Now on the other hand with Data Science related development you usually need the data beforehand, because in most of the tasks you need real-life data to calibrate your model, test your hypothesis etc.. So basically you need access to the production environment, which is properly integrated and has reliable up-to-date data.
And here we arrive at the first caveats:
- the production environment needs to be utilised primarily for standardised modelling tasks, which run on a daily basis and on which other systems in your environment depend.
- you certainly don’t want many users to have access to your production environment (apart from the people that are in charge of maintenance)
- data used should be anonymized to comply with data protection rules
Needless to say that while creating a new model you can easily overwhelm the cloud instance while doing the first iteration. Classically you think that your script runs with linear complexity, while in reality the complexity is exponential, so with an increase in the amount of data you exceed the available resource. So we certainly don’t want any Data Science development to take place in the production environment!
Or to be more specific once you have any standardized scoring in place, you need to have at least two instances in your environment (one development and one production), even if the environment is available solely for Data Science purposes!
Once we standardise a Data Science task we have to deploy it identically as any other functionality (i.e. following standard rules in terms of tests, code review etc.). If not we are creating something unsustainable, which will come back to haunt us in the future. Therefore the acceptance environments are basically identical for development independent if it is IT or Data Science development. On the other hand the development environment differs significantly for those 2 cases.
- A Data Science development instance is more permanent, because we usually need to store the inputs/outputs, primarily because we require reproducibility for the individual tasks
- A Data Science development instance has usually higher specifications than a general development environment, and it can even exceed the specifications used in the production environment. It varies highly based on the task at hand
- A Data Science development instance has limited user permissions. This is primarily oriented at extracting information from the production environment, where a standardized way should be defined, using exposed services and not direct access!
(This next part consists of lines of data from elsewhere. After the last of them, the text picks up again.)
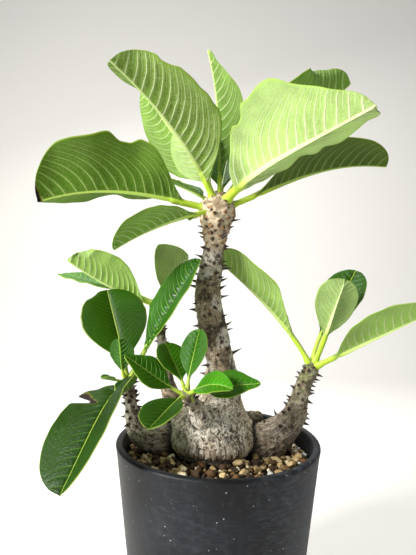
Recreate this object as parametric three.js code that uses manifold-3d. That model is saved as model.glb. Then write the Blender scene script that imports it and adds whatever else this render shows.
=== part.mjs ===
// A potted pachypodium: a swollen, thorny stem with leafy crowns, growing in grit in a round tapered pot.
// Millimetres, +Z up. The origin is the centre of the pot's base, and the plant's front faces -Y.
import * as THREE from "three";
import { mergeVertices } from "three/addons/utils/BufferGeometryUtils.js";
import Module from "manifold-3d";

const wasm = await Module();
wasm.setup();

// ---- Driving dimensions ----
const GAP = 0.3; // clearance between touching pieces

const RIM_RADIUS = 60;
const BASE_RADIUS = 46;
const POT_HEIGHT = 115;
const POT_WALL = 4.2;
const POT_FLOOR = 6;
const RIM_ROUND = 1.6; // radius of the rim's rounded edges
const POT_SIDES = 64;
const ROUND_STEPS = 3;

const DRAIN_RADIUS = 4.5;
const DRAIN_RING = 17; // the drain holes' distance from the pot's axis
const DRAIN_COUNT = 4;
const DRAIN_SIDES = 20;

const MIX_DROP = 9; // from the rim down to the potting mix
const MIX_TOP = POT_HEIGHT - MIX_DROP;
const MIX_MOUND = 2; // how much higher the mix is in the middle
const MIX_BUMP = 0.7; // height of the lumps in its surface
const MIX_BUMP_X = 2.1; // their pitch along X and along Y
const MIX_BUMP_Y = 2.3;
const MIX_CALM = 6; // how far in from the pot the lumps reach their full height
const MIX_RINGS = [0.92, 0.84, 0.75, 0.66, 0.55, 0.4, 0.2, 0];
const MIX_SIDES = 48;

const STONE_LUMP = 0.12; // how lumpy the loose stones are, as a share of their radius
const STONE_RIPPLE = 3; // how close together their lumps are
const STONE_EDGE = 0.75; // how far they keep from the pot, as a share of their size
const STONE_BURIAL = 0.7; // the height of their middle over the mix, as a share of their half-height

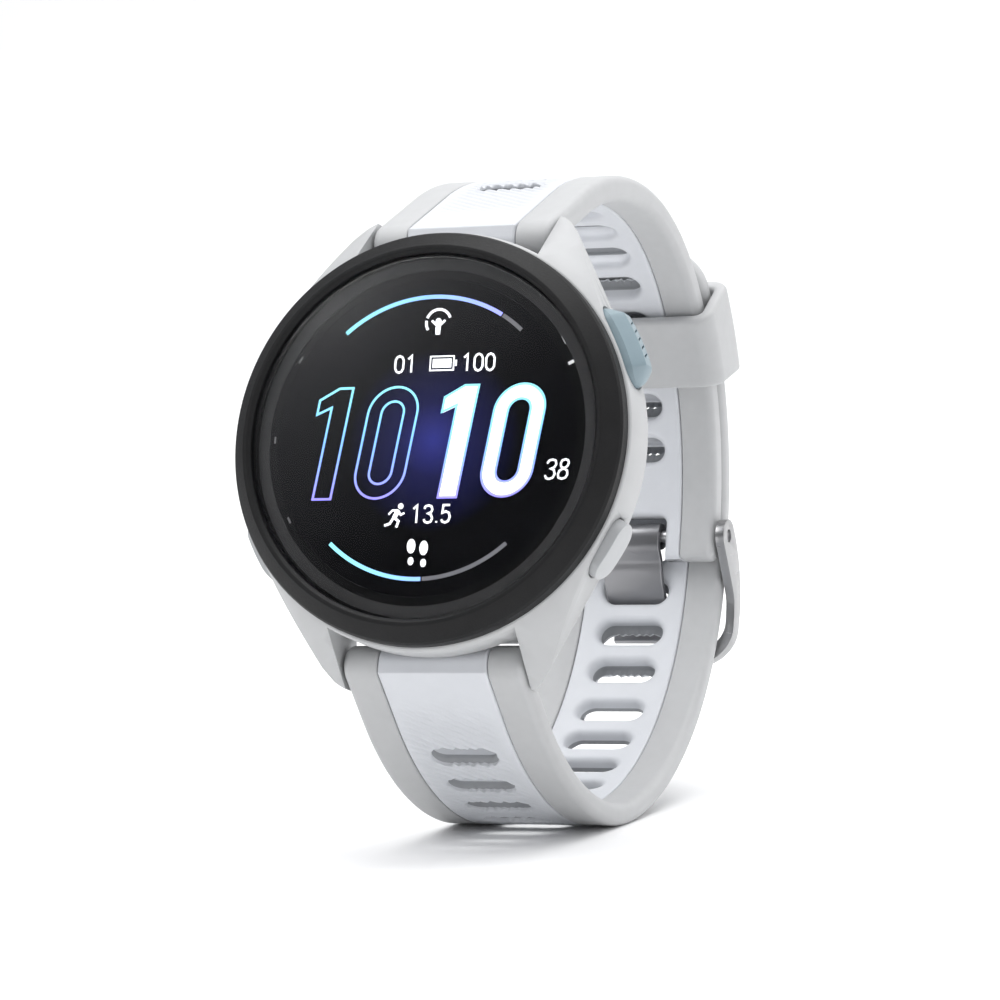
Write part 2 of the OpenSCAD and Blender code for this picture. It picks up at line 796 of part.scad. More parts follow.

- A Data Science development instance has higher demands in terms of availability, because if the instance is not available, the Data Scientists are basically stuck
Development, revision and deployment
From a classical software development perspective Data Science tasks are not pure programming tasks in a sense, that programming is more deterministic, you usually know what you want to achieve and you only look for an optimal way among the possible solutions. Although we can consider data science in the same sense, the range of possible alternatives is usually much wider and we don’t know if our task can be achieved to a required precision/predictability (eg. there doesn’t have to be any relation among the variables we are trying to model).
So the whole process becomes a two step process:
- try if we are able to resolve/model/predict the problem at hand
- standardise it and deploy it for automatic/regular use in our and other systems
The second point is already classical software development, while the first is more of an investigation where the output of the individual tasks needs to be stored in order to come back to them in subsequent iterations if needed.
To achieve both in a single environment architecture we need to enable users to have read access to the production data and to have a simple tool for extracting the data without affecting the performance of the production database. Any IDEs (such as Rstudio, Jupyter) are available on the development environment and optionally on the subsequent environments if needed.
Depending on the specifics of your environment you might opt for having two development environments, in our case our infrastructure is Data Science oriented and the software oriented development takes place in a separate environment (other team), so we have a single environment shared for our internal software and data science development as most changes are driven by the modelling needs.
Looking at the two steps in the above process our repositories are constructed accordingly, with the first aimed at the data science development where the review is more logical in terms if the assumptions make sense, if all requirements to use a given method/model are satisfied etc.. On the other hand the second repository is for the deployment and the review is primarily code oriented in terms of performance/readability etc.. In many cases the second step isn’t done in case the results from the first step are unsatisfactory.
The reasons for such a distinction are the different requirements for the environments where the scripts are used. While in the modelling/hypothesis testing step we don’t want to limit the Data Scientists with things like naming conventions, run-time etc., because in many cases it is superfluous (i.e. the script will be run a limited number of iterations, for specific data), so if we have a reasonable solution, that fulfils the methodological requirements we are content. On the other hand for development that is meant for the production we need to keep the scripts maintainable and the environment available and stable.
The above distinction also resembles the difference between the strengths of a developer and data scientist. While the data scientist has profound modelling skills, which exceed the knowledge of a standard developer, the coding skills are usually inferior to the developer. Dividing them as such enables us to put a data scientist oriented maintainer for the first repository, while a development oriented for the second repository.
There is certainly no single infrastructure that suits all the requirements perfectly, although the standard development, acceptance, production infrastructure works well, nonetheless you have to be aware that the requirements a Data Science team has on the environment infrastructure differ from a software development team and adjust your infrastructure accordingly.
This includes giving the Data Scientists more freedom for ad-hoc tasks and not restricting them with software development rules, when they are not necessary. Otherwise we are limiting the productivity of our Data Science team.